The Franchise Rule addresses Ms. Sanghrajka’s situation. It requires franchisors to give prospective franchisees a review period of several days before requiring them to sign any franchise agreement or material modification. Failure to comply is deemed an unfair or deceptive practice. In her complaint, Ms. Sanghrajka alleged a per se 75-1.1 violation based on this provision, contending that she was not given sufficient time to consider the 50% transfer fee. And, the parties touched on the issue in their briefs to the court. The court, however, never addressed this aspect of the Franchise Rule.

The Takeaway

Both Trident Atlanta and Sanghrajka involved affirmative, franchise-agreement-based defenses—a General Release and a contractual limitations provision, respectively.

Both cases involved alleged violations of Franchise Rule provisions that were designed to protect franchisees.

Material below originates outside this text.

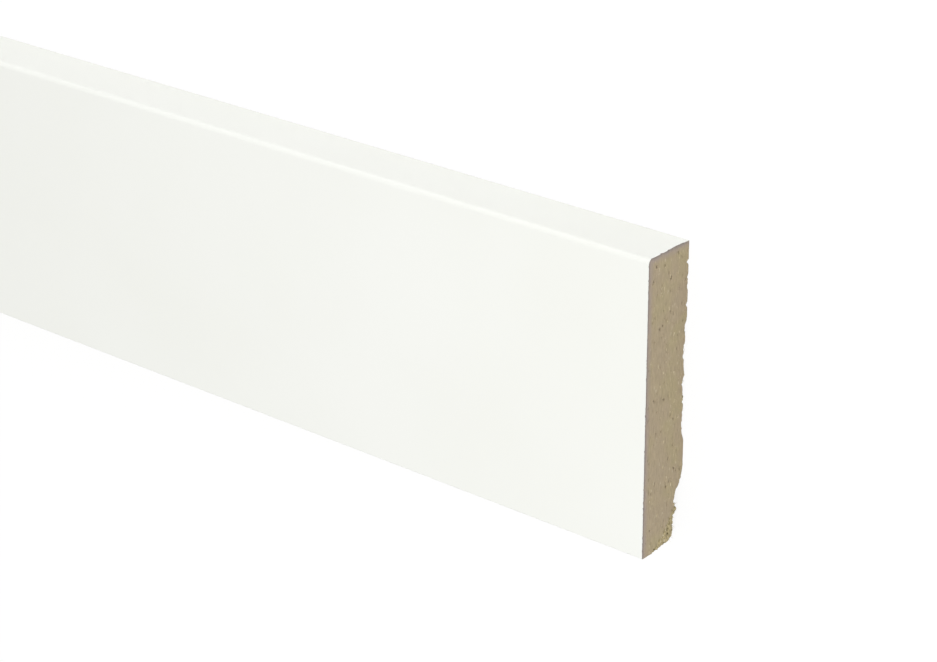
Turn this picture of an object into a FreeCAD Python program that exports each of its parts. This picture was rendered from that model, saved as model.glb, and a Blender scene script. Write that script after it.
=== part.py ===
import FreeCAD, Part
import os

# Skirting board length: square-edged MDF stock, coated on its show face and top edge, with one
# end sawn clean and the other sawn with its back edge torn out.
# It lies on its back. X runs along the length to the torn end, Y up the board to its top edge,
# and Z out of the show face. The origin is the middle of the back face. Sizes in millimetres.

# The stock
board_length = 2400.0
board_height = 90.0
board_thickness = 18.0
top_arris_radius = 1.5          # the rounded edge between the show face and the top edge
foot_arris_radius = 0.4         # the fine easing between the show face and the underside

# The tear at the back of the sawn end, where the last fibres broke as the offcut fell.
# Heights are measured up from the underside, and depths in from the back face.
chipped_foot_depth = 13.5       # how far in the chip along the foot of the sawn face starts
chipped_foot_height = 1.5       # how high that chip has risen at the broken corner
broken_corner_height = 21.5     # how far up the broken lower corner reaches
broken_corner_depth = 4.6       # how deep that corner is gone
torn_strip_foot = 29.5          # where the torn strip above it starts
torn_strip_height = 38.0        # how far up from there the strip reaches
torn_strip_depth = 1.3          # how deep the strip's deepest bite is
tear_run = 14.0                 # how far along the board the broken corner runs out
tool_clearance = 3.0            # how far the tool that cuts the tear reaches past the board
whole_edge_gap = 0.2            # how far the tool stays behind the back edge left whole

# The broken corner's edge, from its foot to its top: share of its height, share of its depth
BROKEN_CORNER = [
    (0.15, 0.90),
    (0.34, 0.92),
    (0.43, 0.64),
    (0.50, 0.72),
    (0.59, 0.87),
    (0.70, 0.72),
    (0.80, 0.34),
    (0.90, 0.08),
]

# The torn strip's edge, from its foot to its top: share of its height, share of its depth
TORN_STRIP = [
    (0.06, 0.50),
    (0.14, 0.88),
    (0.22, 0.82),
    (0.30, 0.54),
    (0.40, 0.96),
    (0.50, 0.90),
    (0.57, 0.54),
    (0.71, 1.00),
    (0.86, 0.56),
    (0.93, 0.72),
]

clean_end_x = -board_length / 2
torn_end_x = board_length / 2


def place(x, up, out):
    """The point at x along the board, up from the underside and out from the back face."""
    return FreeCAD.Vector(x, up - board_height / 2, out)


def arris(x, before, corner, after):
    """The quarter round from before to after, tangent to the two faces that meet at corner."""
    corner_share = 0.5 ** 0.5
    centre = [b + a - c for b, a, c in zip(before, after, corner)]
    middle = [m + (c - m) * corner_share for m, c in zip(centre, corner)]
    return Part.Arc(place(x, *before), place(x, *middle), place(x, *after)).toShape()


def board_section(x):
    """The square-edged section: sharp at the back, eased where it is seen and touched."""
    foot_back = (0, 0)
    foot_under = (0, board_thickness - foot_arris_radius)
    foot_corner = (0, board_thickness)
    foot_face = (foot_arris_radius, board_thickness)
    top_face = (board_height - top_arris_radius, board_thickness)
    top_corner = (board_height, board_thickness)
    top_over = (board_height, board_thickness - top_arris_radius)
    top_back = (board_height, 0)
    underside = Part.makeLine(place(x, *foot_back), place(x, *foot_under))
    foot_arris = arris(x, foot_under, foot_corner, foot_face)
    show_face = Part.makeLine(place(x, *foot_face), place(x, *top_face))
    top_arris = arris(x, top_face, top_corner, top_over)
    top_edge = Part.makeLine(place(x, *top_over), place(x, *top_back))
    back_face = Part.makeLine(place(x, *top_back), place(x, *foot_back))
    return Part.Face(Part.Wire([underside, foot_arris, show_face, top_arris, top_edge, back_face]))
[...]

Only one case, however, permitted a 75-1.1 claim based on an alleged Franchise Rule violation to proceed past the pleadings.

One possible explanation for these divergent results comes to mind. The Sanghrajka court may have concluded sub silentio that the 75-1.1 claim was barred by the one-year contractual limitations period.  (This was the trial court’s reason for dismissing the claim. At least one previous court-of-appeals decision has held that parties can contract to shorten section 75-16.2’s four-year statute of limitations.)  Arguably, that provision was not tainted by the alleged Franchise Rule violation. It was contained in the form franchise agreement, which had been provided well in advance of the December 19, 2013 meeting.

Of course, if the Court had concluded that the claim was barred, then no analysis of the complaint’s sufficiency would have been needed. For example, a statute-of-limitations bar allowed the North Carolina Business Court to make short work of a Franchise-Rule-based 75-1.1 theory in Haigh v. Superior Insurance Management Group, Inc.

No matter the explanation, Trident Atlanta and Sanghrajka are essential reading for anyone litigating a 75-1.1 claim that arises from a franchise relationship.